Consider the regulatory angle. XRP’s legal status remains ambiguous in the U.S. The SEC’s lawsuit against Ripple is settled, but the ruling did not declare XRP a non-security in all contexts. An unregistered options contract on a DeFi protocol could still draw scrutiny. European readers under MiCA have clearer rules, but the trade likely involved a non-EU counterparty. This is not a risk that disappears with a headline.
The Contrarian Angle: This Trade Is a Bet on Centralization
Here’s the counter-intuitive truth: the RFQ model Paradex uses centralizes liquidity into the hands of a few market makers. It mimics traditional finance’s dark pools. The very mechanism that enables the $23 million trade also undermines the core DeFi promise of permissionless, transparent markets. If Paradex succeeds, it will do so by recreating the same gatekeeper dynamics that crypto was supposed to dismantle.
We saw this before with FTX. Off-chain order matching and a concentrated pool of market makers created a false sense of liquidity. I am not equating Paradex to FTX—the settlement layer on Starknet is a fundamental difference—but the pattern of trusting a few entities to price large blocks is an old risk with new wrapping.

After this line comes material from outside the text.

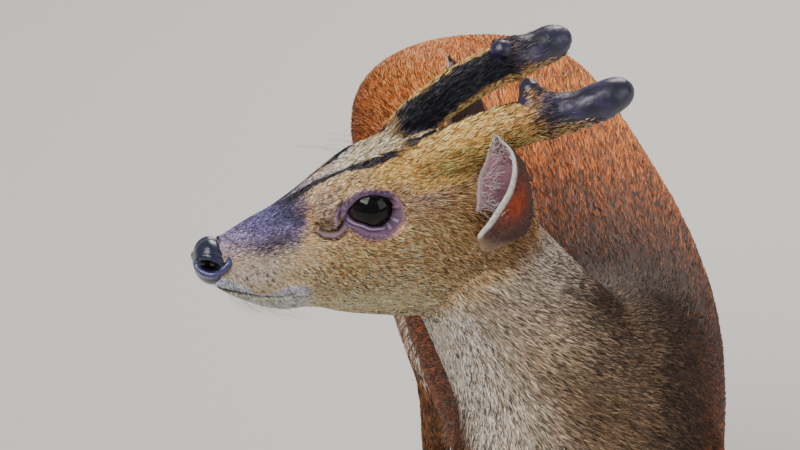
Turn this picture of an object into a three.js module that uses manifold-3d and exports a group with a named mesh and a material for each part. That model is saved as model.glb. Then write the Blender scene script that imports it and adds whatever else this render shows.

Takeaway: What to Watch Next
Ignore the hype. Watch the data. Monitor Paradex’s weekly RFQ volumes. Check if the market maker registers with a regulatory body. Look for similar trades on competing protocols like Aevo or Lyra. If the XRP options market starts seeing sustained open interest growth (greater than 10% month-over-month), then the narrative may have legs. But a single trade? That’s strategy, not adoption.
Narrative is the new liquidity—but strategy is expensive. This event is a signal that DeFi derivatives are inching toward institutional tolerance, not that they have arrived. Survival matters more than gains in this bear market. Ask not whether the trade happened. Ask whether it can happen again, and at what cost to decentralization.